An advantage of glinides over sulfonylurea drugs is a decreased tendency to cause two major side effects. Name one.
This GLP-1 receptor agonist potentiates glucose-dependent secretion of insulin (but does nothing if there is not high glucose).
The action of GLP-1 and GIP can be extended by an inhibitor of this enzyme.
Name the drug for which you just identified the target.
Name a drug that is an analogue of amylin - it slows gastric emptying, promotes satiety, and inhibits glucagon secretion. (If it sounds unfamiliar, it wasn't really covered in class but appears on the drug list.)
Name everybody's favorite Type 2 DM drug, derived from the French lilac, that, among other things, increases GLUT4 transporters in peripheral tissues
Of the 'flaming wreck' thiazolidinedione drugs, which activate PPAR-gamma to increase glucose utilization (as fat storage), name the one still in use.
BONUS (probably not testable): Rimonabant almost made it to the market because it really effectively decreased appetite. What side effect kept it from being approved?
When testing the HPA axis, this glucocorticoid receptor agonist should lower ACTH and cortisol if the negative feedback mechanism is working
If the feedback mechanism is ACTIVE (that is, the above-named drug suppresses production of ACTH/cortisol), do we suspect Cushing's DISEASE or Cushing's SYNDROME?
Cushing's syndrome can be the result of paraneoplastic syndrome. What thoracic malignancy is classically associated with this (be specific)?

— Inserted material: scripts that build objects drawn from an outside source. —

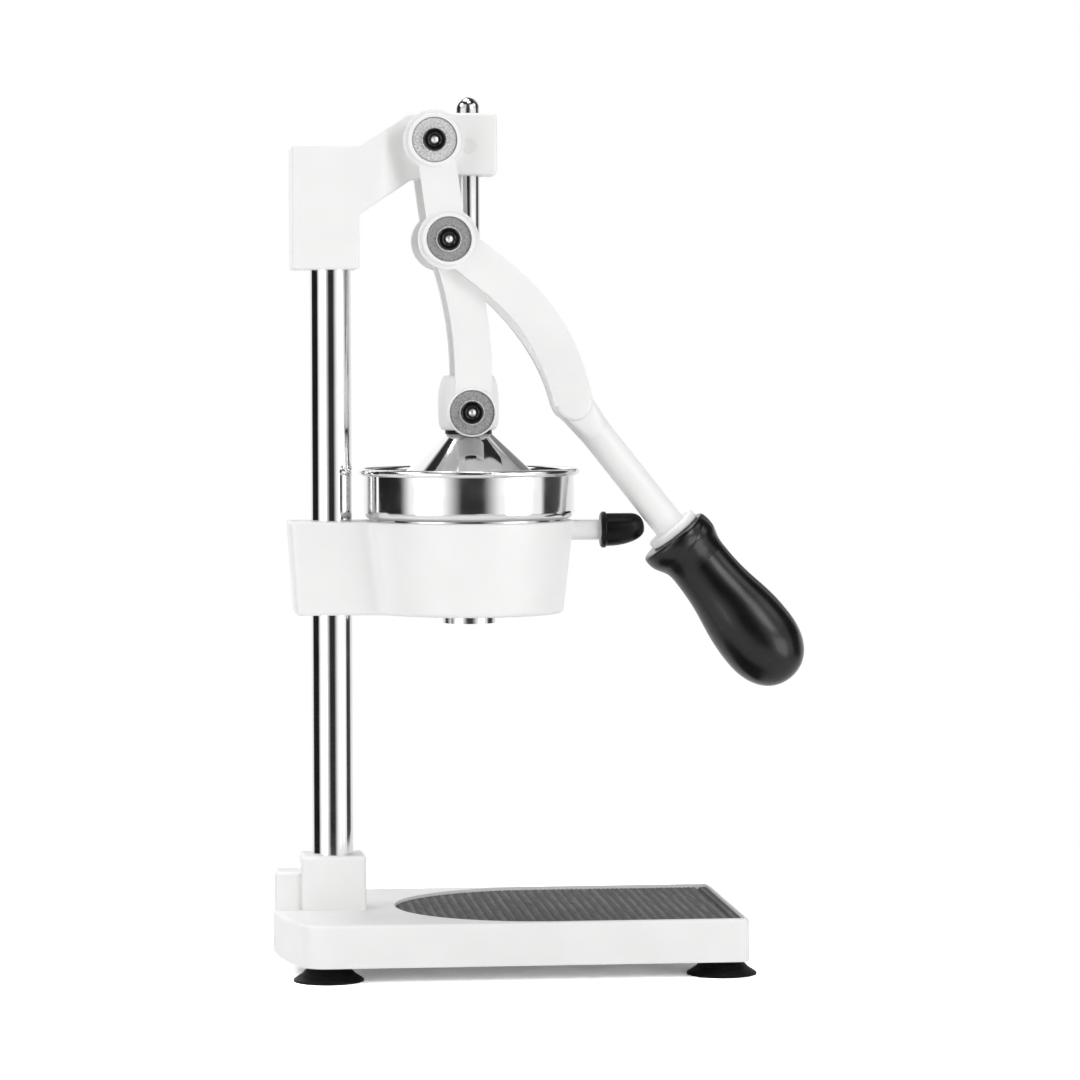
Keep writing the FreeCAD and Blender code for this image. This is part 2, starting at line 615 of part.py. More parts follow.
def make_bumper(stub_z):
    start = V(HOLDER_RADIUS + STUB_LENGTH - BUMPER_SOCKET, 0, stub_z)
    length = shaft_underside(stub_z + BUMPER_NOSE_RADIUS) - BUMPER_GAP - start.x
    shoulder = length - BUMPER_RADIUS
    turn = BUMPER_RADIUS * math.sqrt(0.5)
    nose_start = V(BUMPER_RADIUS, 0, shoulder)
    flat = BUMPER_NOSE_RADIUS
    peak = V(BUMPER_RADIUS - (BUMPER_RADIUS - flat) * BUMPER_NOSE_FULLNESS, 0, shoulder + turn)
    points = [V(0, 0, 0), V(BUMPER_FLANGE_RADIUS, 0, 0), V(BUMPER_FLANGE_RADIUS, 0, BUMPER_FLANGE_LENGTH),
              V(BUMPER_RADIUS, 0, BUMPER_FLANGE_LENGTH), nose_start]
    edges = [Part.LineSegment(a, b).toShape() for a, b in zip(points, points[1:])]
    edges.append(Part.Arc(nose_start, peak, V(flat, 0, length)).toShape())
    edges.append(Part.LineSegment(V(flat, 0, length), V(0, 0, length)).toShape())
    edges.append(Part.LineSegment(V(0, 0, length), V(0, 0, 0)).toShape())
    bumper = place_turned(Part.Face(Part.Wire(edges)), start, FRONT)
    save("stop_bumper", bumper.cut(rod(STUB_RADIUS, start, FRONT, BUMPER_SOCKET)))


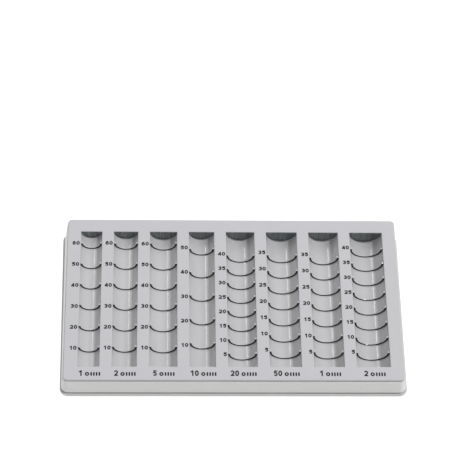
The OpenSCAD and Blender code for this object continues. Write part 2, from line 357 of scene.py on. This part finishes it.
# ---------------------------------------------------------------- face plate
def make_face_plate():
    e = 0.7
    sh = Shell(on_slope)
    prof = [(0.25, -PLATE_T), (0.07, -PLATE_T + 0.07), (0.0, -PLATE_T + 0.25)]
    prof += [(e - e * math.cos(math.radians(a)), -e + e * math.sin(math.radians(a))) for a in range(0, 91, 15)]
    loops = [sh.loop([(x, y, z) for x, y in round_rect(PLATE_W, STEP_Y, STEP_Y + PLATE_D, PLATE_R, 14, i)]) for i, z in prof]
    sh.skin(loops)
    tops, bottoms = [], []
    we = 0.16
    wprof = [(0.06, -PLATE_T), (0.0, -PLATE_T + 0.06)]
    wprof += [(we - we * math.cos(math.radians(a)), -we + we * math.sin(math.radians(a))) for a in range(0, 91, 30)]
    for k in range(8):
        rings = [sh.loop([(x, y, z) for x, y in box_rect(XC[k] - WIN_R[k], XC[k] + WIN_R[k], WIN_Y, WIN_Y + WIN_L, 0.25, 4, g)]) for g, z in wprof]
        sh.skin(rings)
        bottoms.append(rings[0])
        tops.append(rings[-1])
    sh.flat_with_holes(loops[-1], tops)
    sh.flat_with_holes(loops[0], bottoms)
    ob = sh.build("face_plate_moulded", 50)
    weighted(ob)
    return dress(ob, "plate", ["face_plate"])


# ---------------------------------------------------------------- troughs
# A trough's axis lies in the plate's upper face, so every section is given by angles from straight down
def rib_inner(r, th):
    """Distance from the axis to the rib's inner edge, at angle th from straight down."""
    i, d = r - RIB_END, RIB_END - RIB_H
    c = math.cos(th)
    return d * c + math.sqrt(max(i * i - d * d * (1 - c * c), 0))


def make_trough(k):
    r = TR_R[k]
    R = r + TW
    sh = Shell(on_slope)
    xc = XC[k]
    y_end = WIN_Y + WIN_L + PAD_T
    NA = 60
    zt = -PLATE_T
    d = RIB_END - RIB_H
    lip = 6  # extra points at each end of a section, for the part of the rib above the trough's top face

    def plain(y, inset):
        """A section of the bare bore, shrunk by inset, ending in the top face."""
        q = max(r - inset, 0.0)
        a1 = math.acos(min(1.0, -zt / q)) if q > -zt else 0.0
        line = []
        for j in range(NA + 1):
            a = -a1 + 2 * a1 * j / NA
            line.append((q * math.sin(a), y, -q * math.cos(a)) if q > -zt else (0.0, y, zt))
        return [line[0]] * lip + line + [line[-1]] * lip

    def rib(y, inset):
        """A section of the rib; a negative inset pulls its edge back, to round it."""
        i = r - RIB_END - inset
        outer = math.sqrt(r * r - zt * zt)
        top = -RIB_TOP + inset * 0.8
        f = 0.2
        line = []
        a1 = math.pi / 2 if -zt <= d else math.acos((-zt - d) / i)
        for j in range(NA + 1):
            a = -a1 + 2 * a1 * j / NA
            line.append((i * math.sin(a), y, -d - i * math.cos(a)))
        xi, zi = line[-1][0], line[-1][2]
        xo = math.sqrt(r * r - top * top)
        # from the top face outside, over the rib's end, down to the inner edge
        end = [(outer, zt), (xo - 0.04, top - 0.06), (xo - 0.14, top), (i + f, top), (i + f * 0.3, top - f * 0.3), (i, top - f)]
        right = [(x, y, z) for x, z in end[::-1]]
        left = [(-x, y, z) for x, z in end]
        return left + line + right

    # the plain section passes the rib's foot line, so both kinds of section share their number of points
    rows = [plain(WIN_Y, r), plain(WIN_Y, 0.45)]
    rows += [plain(WIN_Y + 0.45 - 0.45 * math.cos(math.radians(a)), 0.45 - 0.45 * math.sin(math.radians(a))) for a in (30, 60, 90)]
    rows.append(plain(WIN_Y + 0.8, 0.0))
    for m in range(MARKS[k]):
        y0 = mark_y(k, m) + MARK_T
        y1 = mark_y(k, m) + RIB_W
        f = 0.25
        rows += [plain(y0, 0.0), rib(y0, -0.08)]
        rows += [rib(y0 + 0.08 - 0.08 * math.cos(math.radians(a)), -0.08 + 0.08 * math.sin(math.radians(a))) for a in (45, 90)]
        rows += [rib(y1 - f + f * math.sin(math.radians(a)), -f + f * math.cos(math.radians(a))) for a in (0, 22.5, 45, 67.5, 90)]
        rows += [plain(y1, 0.1), plain(y1 + 0.03, 0.03), plain(y1 + 0.1, 0.0), plain(y1 + 0.4, 0.0)]
    rows += [plain(y_end - 0.2, 0.0), plain(y_end, 0.2), plain(y_end, r)]
    grid = [sh.loop([(xc + x, y, z) for x, y, z in row]) for row in rows]
    n = len(grid[0])
    for a, b in zip(grid, grid[1:]):
        for j in range(n - 1):
            sh.f.append((a[j], a[j + 1], b[j + 1], b[j]))
    # top face with the trough's mouth as a hole
    left = [g[0] for g in grid]
    right = [g[-1] for g in grid]
    mouth = tidy(sh, left + right[::-1])
    F = R + FL_W - 0.15
    ya, yb = WIN_Y - TW - 3, y_end + TW + 1.6
    top = sh.loop([(xc + x, y, zt) for x, y in ((-F, ya), (F, ya), (F, yb), (-F, yb))])
    low = sh.loop([(xc + x, y, zt - FL_T) for x, y in ((-F, ya), (F, ya), (F, yb), (-F, yb))])
    sh.bridge(top, low)
    sh.flat_with_holes(top, [mouth])
    # underside: flange, then the outside of the half round with two flat ends
    a0 = math.degrees(math.acos((PLATE_T + FL_T) / R))
    NO = 40
    yo0, yo1 = WIN_Y - TW, y_end + TW
    ang = [math.radians(-a0 + 2 * a0 * j / NO) for j in range(NO + 1)]
    front = sh.loop([(xc + R * math.sin(a), yo0, -R * math.cos(a)) for a in ang])
    back = sh.loop([(xc + R * math.sin(a), yo1, -R * math.cos(a)) for a in ang])
    sh.bridge(front, back, closed=False)
    sh.cap(front)
    sh.cap(back[::-1])
    sh.flat_with_holes(low, [[front[0], front[-1], back[-1], back[0]]])
    ob = sh.build("coin_trough_%s_moulded" % NAMES[k], 40)
    return dress(ob, "trough", ["coin_trough_" + NAMES[k]])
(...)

Addison's disease, or adrenal insufficiency, is treated with exogenous glucocorticoids and mineralocorticoid receptor agonists. Name an MC receptor agonist.
What is the most-used anti-inflammatory glucocorticoid receptor agonist?
Mineralcorticoid receptor antagonists are also a type of potassium-sparing diuretics. Name one.
We've talked about MC-R antagonists (you just named them above) for CHF and HTN. What liver condition can they also be prescribed for (treat resulting edema)?